After Devine wrote several emails to FWS’s Southeast Regional Office with no response, Hills got involved and sent a Freedom of Information Act request to the agency.

Hills received the FOIA information in October 2014, a package of about 400 pages of FWS internal and external emails pointing to a lack of oversight of SEG’s BIG program grant.

“After reading through the FOIA documents, I found the BIG Grant regulations,” said Hills. “Section 86.21 of their own regulations states, ‘Your project is ineligible for funding if you propose to . . . Significantly degrade or destroy valuable natural resources or alter the cultural or historical nature of the area.’ So I wrote a complaint, based on that clause and a whole lot else.”

In November Hills and Devine filed a formal complaint to FWS requesting the agency retract SEG’s BIG program funds.

“Essentially we could find no evidence of any scientific studies involved in the decision to award the grant, and nothing done by FWS to study impact on the environment,” said Hills.

Their 11-page complaint details numerous instances of the lack of scientific study on SEG’s project and alleges that FWS awarded the funds only to spend federal money.

“The FOIA request produced no evidence of any scientific analysis of this project at it pertains to the FWS statute 86.21 c),” according to the FWS complaint filed by Hills and Devine. “The BIG Grant appears to have been awarded by FWS as a way to use available Federal monies, with no involvement or input from the community.
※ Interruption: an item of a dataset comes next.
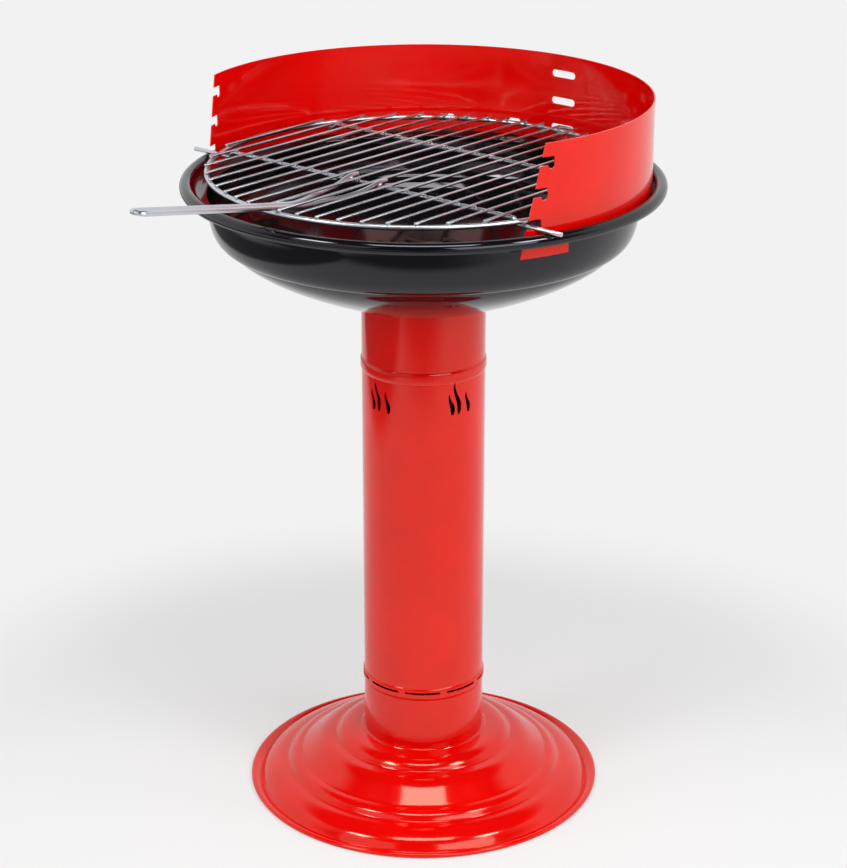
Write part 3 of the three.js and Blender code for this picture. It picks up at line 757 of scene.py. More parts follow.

However, there is considerable evidence that this project fails to meet the criteria of FWS statute 86.21 c), for environmental, historical, and cultural reasons, and FWS is in possession of this evidence.”

Hills did not work alone on the FWS funding, he explained.

“The BIG program grant was actually rescinded as a result of effort from 15,000 people who wrote letters [to ACOE] against the marina, a number of federal agencies, and the Office of the Inspector General,” said Hills. “A few of us were closest to the action, but everyone contributed.”